On October 1, 2024, Alabama’s House Bill 168 (HB168) became law, extending the state’s existing prohibitions on child sexual abuse material (CSAM) to cover artificial intelligence (AI)-generated synthetic content depicting anyone under 18.

The legislation came at a moment of accelerating harm: a 2024 survey by Thorn found that 1 in 10 US minors aged 9 to 17 report knowing peers who have used AI tools to generate explicit images of other children. Alabama’s AI child content law, enacted in 2024, treats synthetic media as legally equivalent to real material under the state criminal code. This article explains what HB168 prohibits, how its penalties work, and what the law means for platforms operating in Alabama.

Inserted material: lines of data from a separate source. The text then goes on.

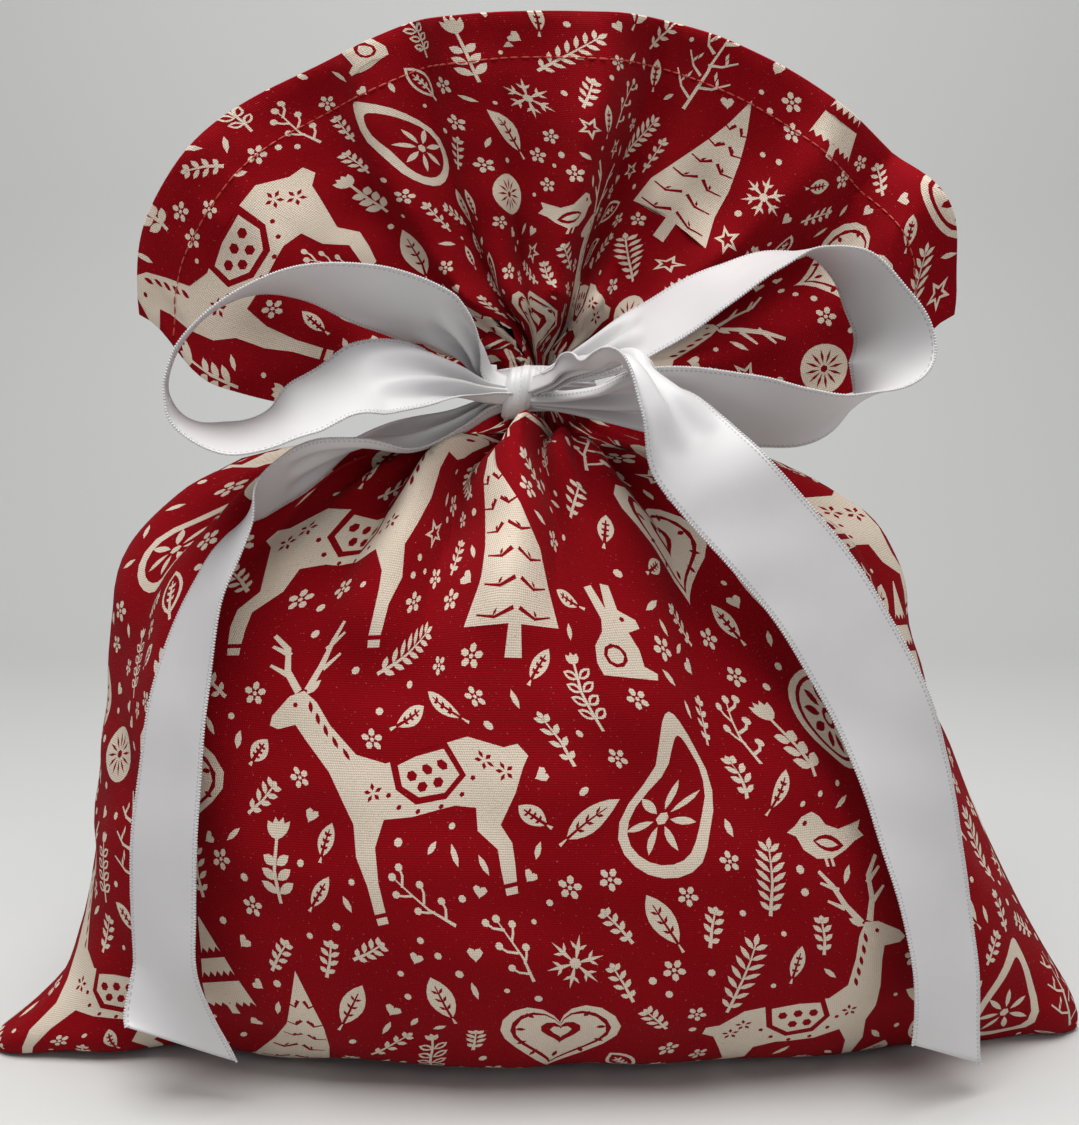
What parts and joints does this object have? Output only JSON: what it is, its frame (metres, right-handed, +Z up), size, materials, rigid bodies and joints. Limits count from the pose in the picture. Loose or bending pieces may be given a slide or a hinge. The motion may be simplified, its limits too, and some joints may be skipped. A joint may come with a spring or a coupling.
{
  "type": "drawstring gift pouch",
  "caption": "Filled cloth gift pouch with a gathered neck, a fanned mouth above it and a satin ribbon tied in a bow.",
  "frame": {"origin": "on the table, under the middle of the pouch", "axes": "+Z up, -Y towards the bow at the front, +X to the right seen from the front"},
  "size_m": [0.3154, 0.1422, 0.288],
  "materials": {
    "printed_cotton": "plain-weave cotton with a cream print on a red ground",
    "seam_cloth": "natural cotton, wrong side, with a bound edge",
    "filling": "soft wadding",
    "hem_thread": "orange-red sewing thread",
    "satin_ribbon": "white satin ribbon with woven edges"
  },
  "bodies": {
    "pouch": {"front_panel": "printed_cotton", "back_panel": "printed_cotton", "left_side_seam": "seam_cloth", "right_side_seam": "seam_cloth", "bottom_seam": "seam_cloth", "filling": "filling", "neck_gathers": "printed_cotton", "neck_band": "satin_ribbon", "knot": "satin_ribbon", "ribbon_tack": "satin_ribbon", "left_tail_turn": "satin_ribbon", "right_tail_turn": "satin_ribbon"},
    "ruff": {"front_ruff": "printed_cotton", "back_ruff": "printed_cotton", "left_ruff_seam": "seam_cloth", "right_ruff_seam": "seam_cloth", "front_hem": "seam_cloth", "back_hem": "seam_cloth", "front_hem_thread": "hem_thread", "back_hem_thread": "hem_thread"},
    "left_loop": {"left_loop": "satin_ribbon"},
    "right_loop": {"right_loop": "satin_ribbon"},
    "left_tail": {"left_tail": "satin_ribbon"},
    "right_tail": {"right_tail": "satin_ribbon"}
  },
  "joints": [
    {"name": "ruff_tilt", "type": "hinge", "parent": "pouch", "child": "ruff", "pos_m": [0, 0, 0.195], "axis": [-1, 0, 0], "range_deg": [0, 25]},
    {"name": "left_loop_lift", "type": "hinge", "parent": "pouch", "child": "left_loop", "pos_m": [-0.006, -0.0217, 0.188], "axis": [0, 1, 0], "range_deg": [0, 20]},
    {"name": "right_loop_lift", "type": "hinge", "parent": "pouch", "child": "right_loop", "pos_m": [-0.006, -0.0217, 0.188], "axis": [0, -1, 0], "range_deg": [0, 20]},
    {"name": "left_tail_lift", "type": "hinge", "parent": "pouch", "child": "left_tail", "pos_m": [-0.081, -0.0517, 0.148], "axis": [-0.4061, 0.9138, 0], "range_deg": [0, 50]},
    {"name": "right_tail_lift", "type": "hinge", "parent": "pouch", "child": "right_tail", "pos_m": [0.036, -0.0637, 0.175], "axis": [-0.7807, -0.3904, -0.488], "range_deg": [0, 50]}
  ]
}
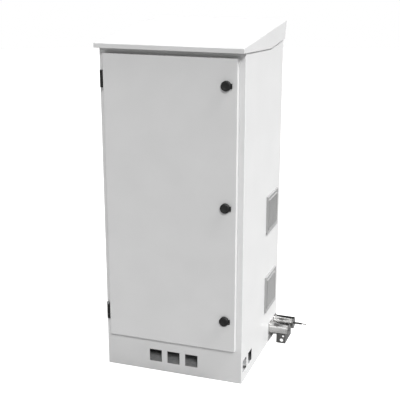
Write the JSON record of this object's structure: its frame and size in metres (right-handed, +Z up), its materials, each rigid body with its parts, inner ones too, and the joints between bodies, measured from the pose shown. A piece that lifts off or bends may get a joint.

What does Alabama HB168 prohibit regarding synthetic media?

HB168 amends Sections 13A-6-240 and 13A-12-190 through 13A-12-198 of the Alabama Code, incorporating AI-generated and algorithmically synthesised sexual content within the same prohibitions that govern real child sexual abuse material. The law covers any synthetic depiction, regardless of whether a real child was involved or whether the output is photorealistic, as long as the depicted person is under 18. From October 2024, the “it was AI-generated” argument carries no legal weight under Alabama state law.

What synthetic content does the law cover?

Under the amended Alabama criminal code, the prohibitions cover producing, possessing with intent to distribute, displaying for sale, and distributing sexually explicit synthetic media depicting a minor. This includes content generated by image-generation tools, video deepfake applications, or any algorithm that creates a realistic depiction of a person under 18 in a sexual context. The word “synthetic” in HB168 extends to altered real footage as well as entirely computer-generated content. The law’s scope is deliberately broad. Content that would qualify as CSAM if it depicted a real, photographed child now qualifies equally when the minor is AI-fabricated.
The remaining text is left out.